I don’t. She texts it:
“That’s you.”
Which one is me?
“You have to ask?”
“Come on, come on, turn the radio on
It's Friday night, and it won't be long
Gotta do my hair, put my make-up on
It's Friday night, and it won't be long
'Til I hit the dance floor, hit the dance floor
I got all I need
No, I ain't got cash, I ain't got cash
But I got you, baby”
— Greg Kurstin / Sia Furler
I love this post so much, Michael. Thank you for it. And not just because it is about my band. The part I loved was actually the Adele impersonators hearing Adele. You describe it so beautifully, I got a lump in my throat just reading that part. I actually clicked the link and have it open in another tab right now, but I'm not even sure I want to watch it, in case it falls short of your description.
I'm sorry "Kristi" didn't work for you. Politics and music is tricky, obviously. I wish more musicians, more talented than me, would be more political, in these troubled times.
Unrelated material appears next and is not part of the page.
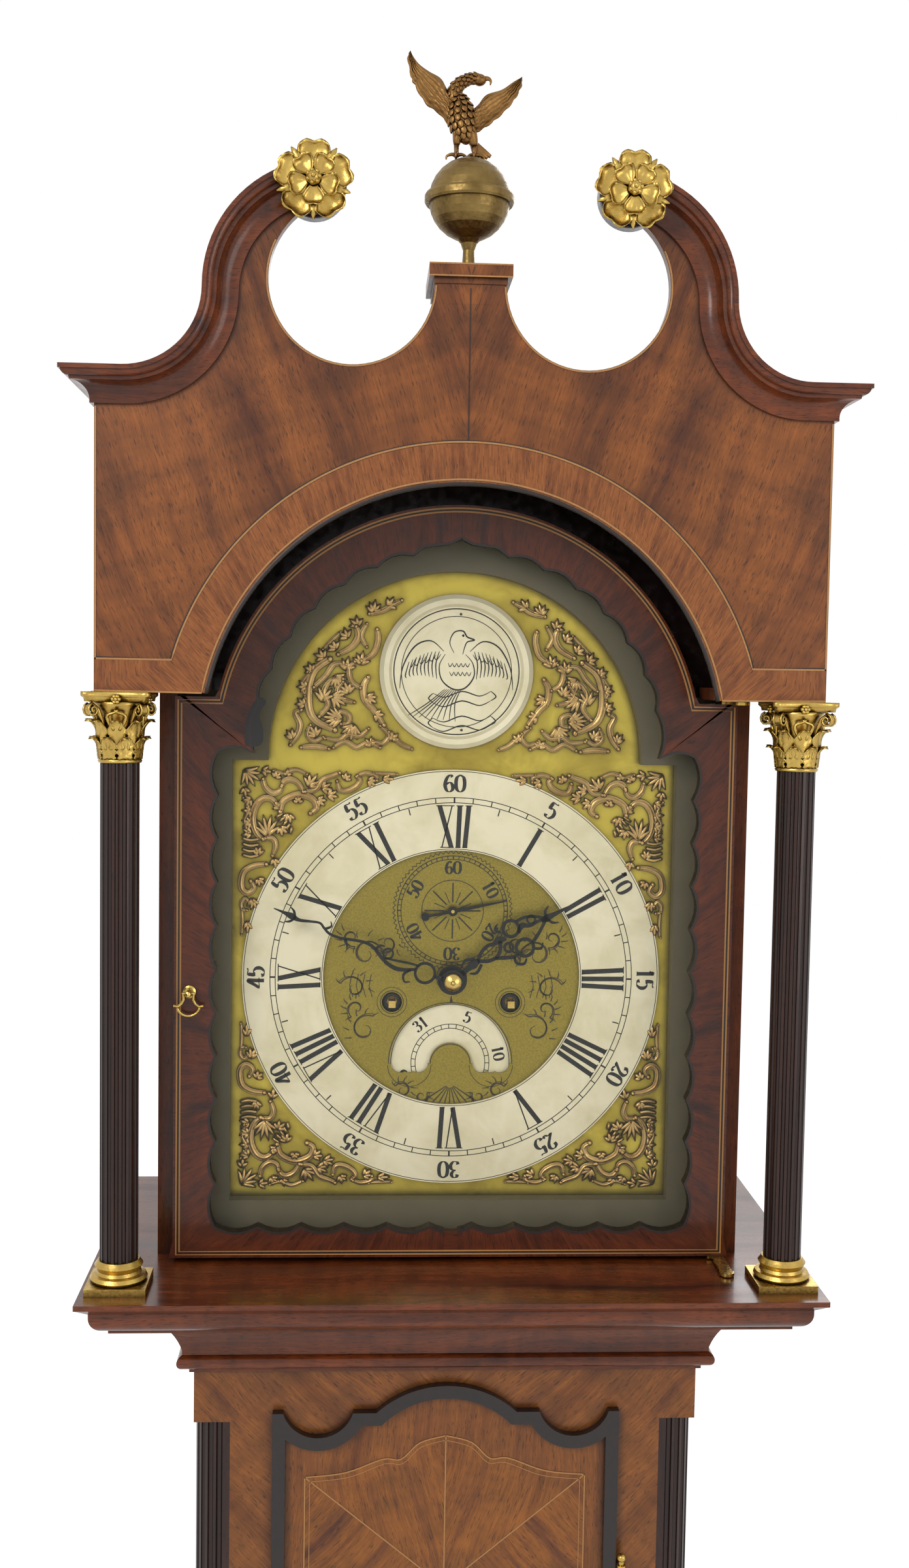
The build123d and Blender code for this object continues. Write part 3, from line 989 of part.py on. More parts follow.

But it's hard to do on several levels. On the other hand, I'm glad you went with a PRS similar to mine. It's a terrific guitar and I love that I influenced you to get one. And I agree about the slow tempo on "Electrocute." It's so much funkier. Believe it or not I was just brushing up on that tune this morning, practicing for our upcoming shows, and thinking that we got to do it slow!